__Job__.
Below is a set of records; print all of them exactly as written.

— START Exercise input —

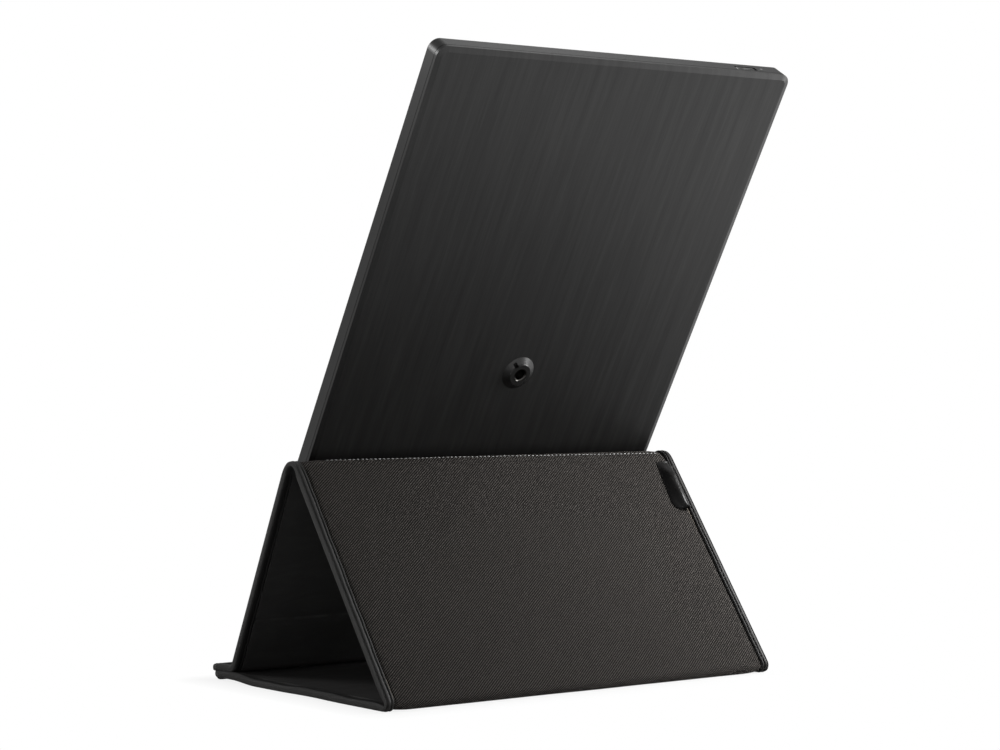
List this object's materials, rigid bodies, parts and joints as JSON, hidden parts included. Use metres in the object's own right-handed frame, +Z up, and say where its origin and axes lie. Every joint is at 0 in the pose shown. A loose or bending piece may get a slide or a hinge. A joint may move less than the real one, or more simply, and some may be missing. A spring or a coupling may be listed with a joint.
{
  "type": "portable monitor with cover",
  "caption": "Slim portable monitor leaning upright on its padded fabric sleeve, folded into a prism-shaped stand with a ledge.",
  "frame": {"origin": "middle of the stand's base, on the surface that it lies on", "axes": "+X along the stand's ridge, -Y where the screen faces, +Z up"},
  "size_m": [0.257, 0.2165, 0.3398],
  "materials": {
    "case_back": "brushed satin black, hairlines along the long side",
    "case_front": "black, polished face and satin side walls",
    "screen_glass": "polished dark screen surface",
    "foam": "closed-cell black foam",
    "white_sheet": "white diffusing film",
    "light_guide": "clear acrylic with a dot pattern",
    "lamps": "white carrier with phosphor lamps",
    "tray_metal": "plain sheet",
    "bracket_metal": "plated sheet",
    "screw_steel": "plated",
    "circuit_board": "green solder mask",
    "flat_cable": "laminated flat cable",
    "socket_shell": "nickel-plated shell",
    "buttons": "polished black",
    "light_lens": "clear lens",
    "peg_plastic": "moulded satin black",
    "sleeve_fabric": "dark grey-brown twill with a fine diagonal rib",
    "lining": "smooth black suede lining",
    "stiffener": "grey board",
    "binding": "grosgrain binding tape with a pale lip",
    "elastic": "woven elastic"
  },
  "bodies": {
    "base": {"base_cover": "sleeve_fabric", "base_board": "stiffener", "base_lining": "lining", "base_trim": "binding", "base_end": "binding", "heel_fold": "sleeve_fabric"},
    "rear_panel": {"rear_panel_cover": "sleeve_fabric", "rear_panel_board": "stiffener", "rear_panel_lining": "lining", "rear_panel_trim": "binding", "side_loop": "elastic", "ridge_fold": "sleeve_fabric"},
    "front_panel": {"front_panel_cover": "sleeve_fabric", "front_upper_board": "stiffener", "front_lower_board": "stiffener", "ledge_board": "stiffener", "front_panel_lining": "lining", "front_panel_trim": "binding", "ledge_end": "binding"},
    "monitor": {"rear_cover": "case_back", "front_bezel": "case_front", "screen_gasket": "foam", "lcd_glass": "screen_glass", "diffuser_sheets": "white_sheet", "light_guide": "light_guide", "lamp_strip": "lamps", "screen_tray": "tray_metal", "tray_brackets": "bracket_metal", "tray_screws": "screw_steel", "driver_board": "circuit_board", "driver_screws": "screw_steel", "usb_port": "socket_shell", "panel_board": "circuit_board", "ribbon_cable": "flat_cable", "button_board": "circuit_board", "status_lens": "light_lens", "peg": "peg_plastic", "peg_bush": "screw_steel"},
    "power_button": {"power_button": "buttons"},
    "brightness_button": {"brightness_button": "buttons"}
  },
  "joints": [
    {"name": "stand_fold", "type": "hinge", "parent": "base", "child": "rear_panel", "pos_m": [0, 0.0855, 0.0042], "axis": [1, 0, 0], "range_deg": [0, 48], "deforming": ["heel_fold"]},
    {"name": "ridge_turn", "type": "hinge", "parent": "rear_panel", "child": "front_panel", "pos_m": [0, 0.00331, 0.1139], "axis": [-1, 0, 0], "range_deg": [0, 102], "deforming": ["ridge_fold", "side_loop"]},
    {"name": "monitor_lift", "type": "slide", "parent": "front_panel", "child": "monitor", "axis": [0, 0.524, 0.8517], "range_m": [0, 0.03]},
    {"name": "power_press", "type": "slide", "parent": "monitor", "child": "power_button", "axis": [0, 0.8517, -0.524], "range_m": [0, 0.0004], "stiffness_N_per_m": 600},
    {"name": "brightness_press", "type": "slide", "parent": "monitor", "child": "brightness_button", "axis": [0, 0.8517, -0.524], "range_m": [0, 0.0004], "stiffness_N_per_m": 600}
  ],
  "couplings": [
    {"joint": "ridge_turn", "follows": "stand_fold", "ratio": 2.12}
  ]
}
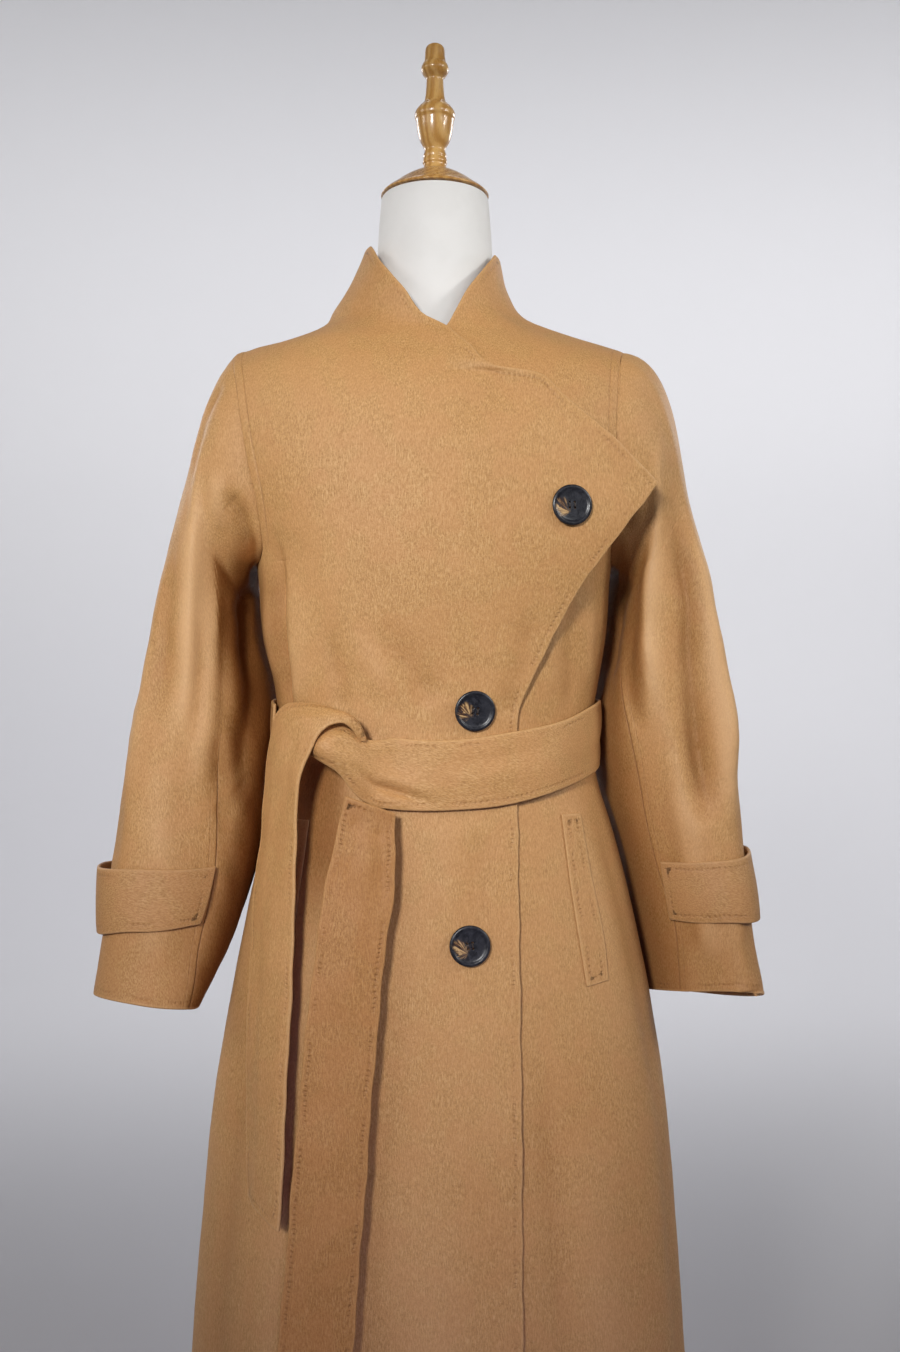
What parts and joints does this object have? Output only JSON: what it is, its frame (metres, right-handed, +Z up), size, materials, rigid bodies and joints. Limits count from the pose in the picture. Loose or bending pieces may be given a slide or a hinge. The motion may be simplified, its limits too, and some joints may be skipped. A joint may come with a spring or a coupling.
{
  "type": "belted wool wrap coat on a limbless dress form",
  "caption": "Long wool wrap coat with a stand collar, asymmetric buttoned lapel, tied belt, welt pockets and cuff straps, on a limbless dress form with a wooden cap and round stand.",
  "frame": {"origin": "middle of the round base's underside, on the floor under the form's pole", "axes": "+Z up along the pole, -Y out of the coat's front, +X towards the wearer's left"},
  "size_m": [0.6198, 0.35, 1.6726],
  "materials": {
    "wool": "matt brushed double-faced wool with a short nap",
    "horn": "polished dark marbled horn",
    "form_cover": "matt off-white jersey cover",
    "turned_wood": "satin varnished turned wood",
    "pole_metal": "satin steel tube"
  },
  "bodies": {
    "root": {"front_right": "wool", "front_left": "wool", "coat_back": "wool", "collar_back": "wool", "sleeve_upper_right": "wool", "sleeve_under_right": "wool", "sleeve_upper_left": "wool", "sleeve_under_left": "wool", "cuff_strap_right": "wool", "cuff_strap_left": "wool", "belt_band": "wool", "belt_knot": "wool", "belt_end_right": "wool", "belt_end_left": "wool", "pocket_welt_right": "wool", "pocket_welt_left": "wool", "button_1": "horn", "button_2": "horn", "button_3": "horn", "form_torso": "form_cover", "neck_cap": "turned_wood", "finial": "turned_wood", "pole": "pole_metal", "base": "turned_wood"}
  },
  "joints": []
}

— END Exercise input —

__The reply__.
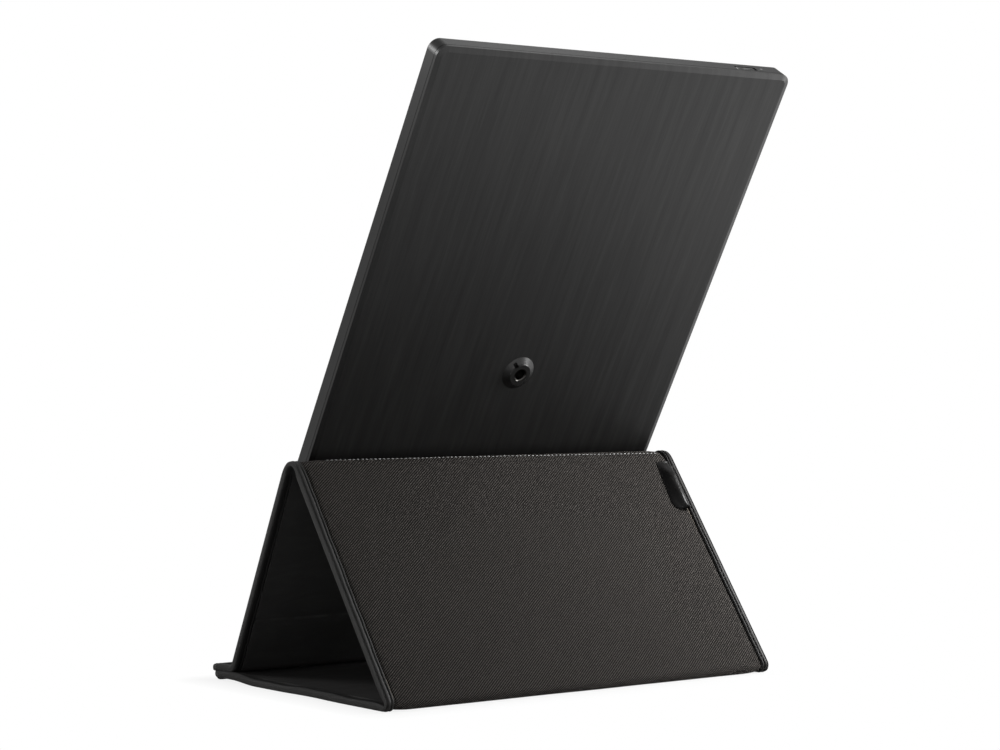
List this object's materials, rigid bodies, parts and joints as JSON, hidden parts included. Use metres in the object's own right-handed frame, +Z up, and say where its origin and axes lie. Every joint is at 0 in the pose shown. A loose or bending piece may get a slide or a hinge. A joint may move less than the real one, or more simply, and some may be missing. A spring or a coupling may be listed with a joint.
{
  "type": "portable monitor with cover",
  "caption": "Slim portable monitor leaning upright on its padded fabric sleeve, folded into a prism-shaped stand with a ledge.",
  "frame": {"origin": "middle of the stand's base, on the surface that it lies on", "axes": "+X along the stand's ridge, -Y where the screen faces, +Z up"},
  "size_m": [0.257, 0.2165, 0.3398],
  "materials": {
    "case_back": "brushed satin black, hairlines along the long side",
    "case_front": "black, polished face and satin side walls",
    "screen_glass": "polished dark screen surface",
    "foam": "closed-cell black foam",
    "white_sheet": "white diffusing film",
    "light_guide": "clear acrylic with a dot pattern",
    "lamps": "white carrier with phosphor lamps",
    "tray_metal": "plain sheet",
    "bracket_metal": "plated sheet",
    "screw_steel": "plated",
    "circuit_board": "green solder mask",
    "flat_cable": "laminated flat cable",
    "socket_shell": "nickel-plated shell",
    "buttons": "polished black",
    "light_lens": "clear lens",
    "peg_plastic": "moulded satin black",
    "sleeve_fabric": "dark grey-brown twill with a fine diagonal rib",
    "lining": "smooth black suede lining",
    "stiffener": "grey board",
    "binding": "grosgrain binding tape with a pale lip",
    "elastic": "woven elastic"
  },
  "bodies": {
    "base": {"base_cover": "sleeve_fabric", "base_board": "stiffener", "base_lining": "lining", "base_trim": "binding", "base_end": "binding", "heel_fold": "sleeve_fabric"},
    "rear_panel": {"rear_panel_cover": "sleeve_fabric", "rear_panel_board": "stiffener", "rear_panel_lining": "lining", "rear_panel_trim": "binding", "side_loop": "elastic", "ridge_fold": "sleeve_fabric"},
    "front_panel": {"front_panel_cover": "sleeve_fabric", "front_upper_board": "stiffener", "front_lower_board": "stiffener", "ledge_board": "stiffener", "front_panel_lining": "lining", "front_panel_trim": "binding", "ledge_end": "binding"},
    "monitor": {"rear_cover": "case_back", "front_bezel": "case_front", "screen_gasket": "foam", "lcd_glass": "screen_glass", "diffuser_sheets": "white_sheet", "light_guide": "light_guide", "lamp_strip": "lamps", "screen_tray": "tray_metal", "tray_brackets": "bracket_metal", "tray_screws": "screw_steel", "driver_board": "circuit_board", "driver_screws": "screw_steel", "usb_port": "socket_shell", "panel_board": "circuit_board", "ribbon_cable": "flat_cable", "button_board": "circuit_board", "status_lens": "light_lens", "peg": "peg_plastic", "peg_bush": "screw_steel"},
    "power_button": {"power_button": "buttons"},
    "brightness_button": {"brightness_button": "buttons"}
  },
  "joints": [
    {"name": "stand_fold", "type": "hinge", "parent": "base", "child": "rear_panel", "pos_m": [0, 0.0855, 0.0042], "axis": [1, 0, 0], "range_deg": [0, 48], "deforming": ["heel_fold"]},
    {"name": "ridge_turn", "type": "hinge", "parent": "rear_panel", "child": "front_panel", "pos_m": [0, 0.00331, 0.1139], "axis": [-1, 0, 0], "range_deg": [0, 102], "deforming": ["ridge_fold", "side_loop"]},
    {"name": "monitor_lift", "type": "slide", "parent": "front_panel", "child": "monitor", "axis": [0, 0.524, 0.8517], "range_m": [0, 0.03]},
    {"name": "power_press", "type": "slide", "parent": "monitor", "child": "power_button", "axis": [0, 0.8517, -0.524], "range_m": [0, 0.0004], "stiffness_N_per_m": 600},
    {"name": "brightness_press", "type": "slide", "parent": "monitor", "child": "brightness_button", "axis": [0, 0.8517, -0.524], "range_m": [0, 0.0004], "stiffness_N_per_m": 600}
  ],
  "couplings": [
    {"joint": "ridge_turn", "follows": "stand_fold", "ratio": 2.12}
  ]
}
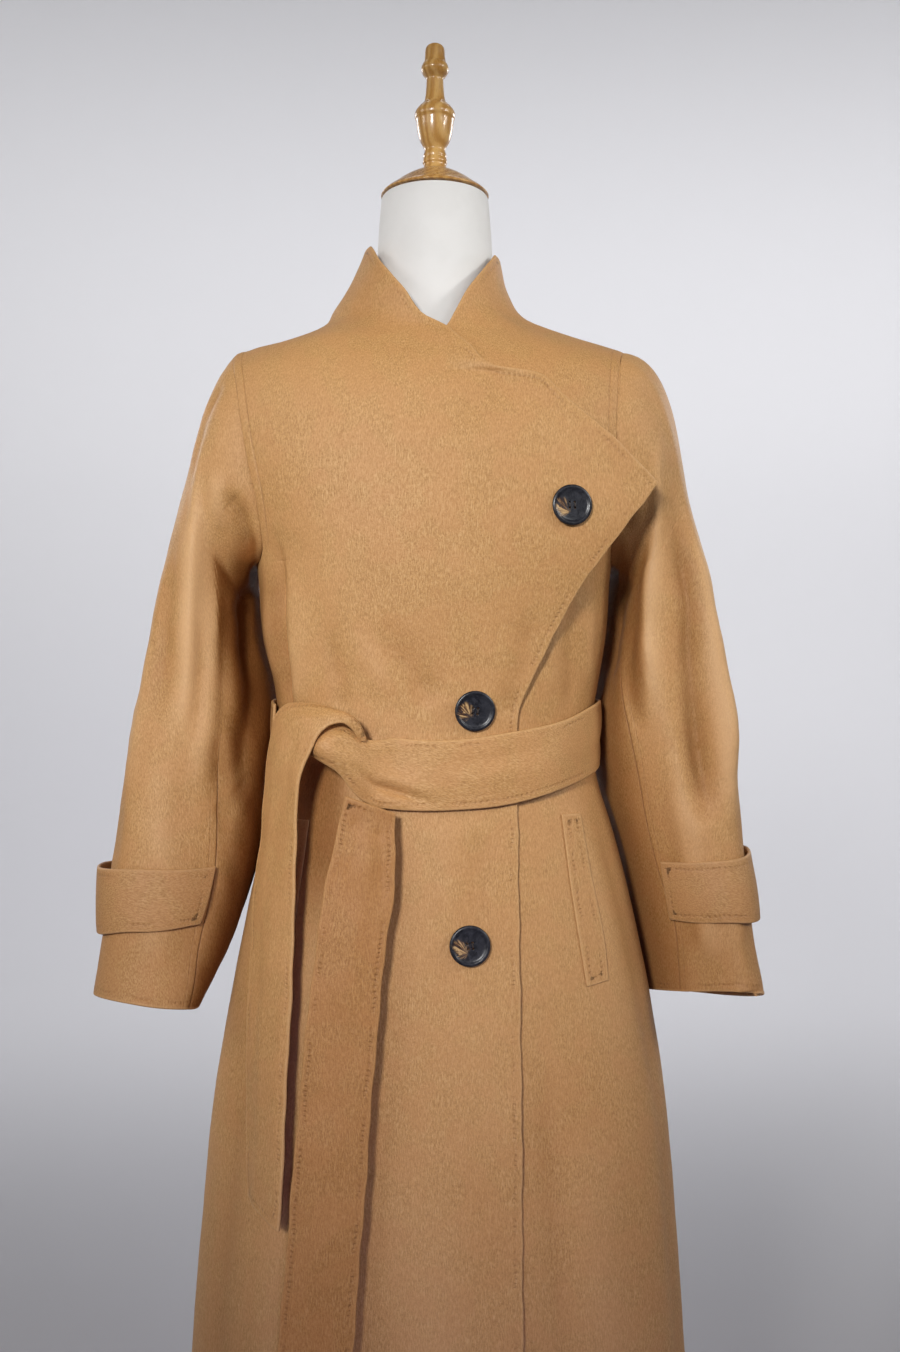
What parts and joints does this object have? Output only JSON: what it is, its frame (metres, right-handed, +Z up), size, materials, rigid bodies and joints. Limits count from the pose in the picture. Loose or bending pieces may be given a slide or a hinge. The motion may be simplified, its limits too, and some joints may be skipped. A joint may come with a spring or a coupling.
{
  "type": "belted wool wrap coat on a limbless dress form",
  "caption": "Long wool wrap coat with a stand collar, asymmetric buttoned lapel, tied belt, welt pockets and cuff straps, on a limbless dress form with a wooden cap and round stand.",
  "frame": {"origin": "middle of the round base's underside, on the floor under the form's pole", "axes": "+Z up along the pole, -Y out of the coat's front, +X towards the wearer's left"},
  "size_m": [0.6198, 0.35, 1.6726],
  "materials": {
    "wool": "matt brushed double-faced wool with a short nap",
    "horn": "polished dark marbled horn",
    "form_cover": "matt off-white jersey cover",
    "turned_wood": "satin varnished turned wood",
    "pole_metal": "satin steel tube"
  },
  "bodies": {
    "root": {"front_right": "wool", "front_left": "wool", "coat_back": "wool", "collar_back": "wool", "sleeve_upper_right": "wool", "sleeve_under_right": "wool", "sleeve_upper_left": "wool", "sleeve_under_left": "wool", "cuff_strap_right": "wool", "cuff_strap_left": "wool", "belt_band": "wool", "belt_knot": "wool", "belt_end_right": "wool", "belt_end_left": "wool", "pocket_welt_right": "wool", "pocket_welt_left": "wool", "button_1": "horn", "button_2": "horn", "button_3": "horn", "form_torso": "form_cover", "neck_cap": "turned_wood", "finial": "turned_wood", "pole": "pole_metal", "base": "turned_wood"}
  },
  "joints": []
}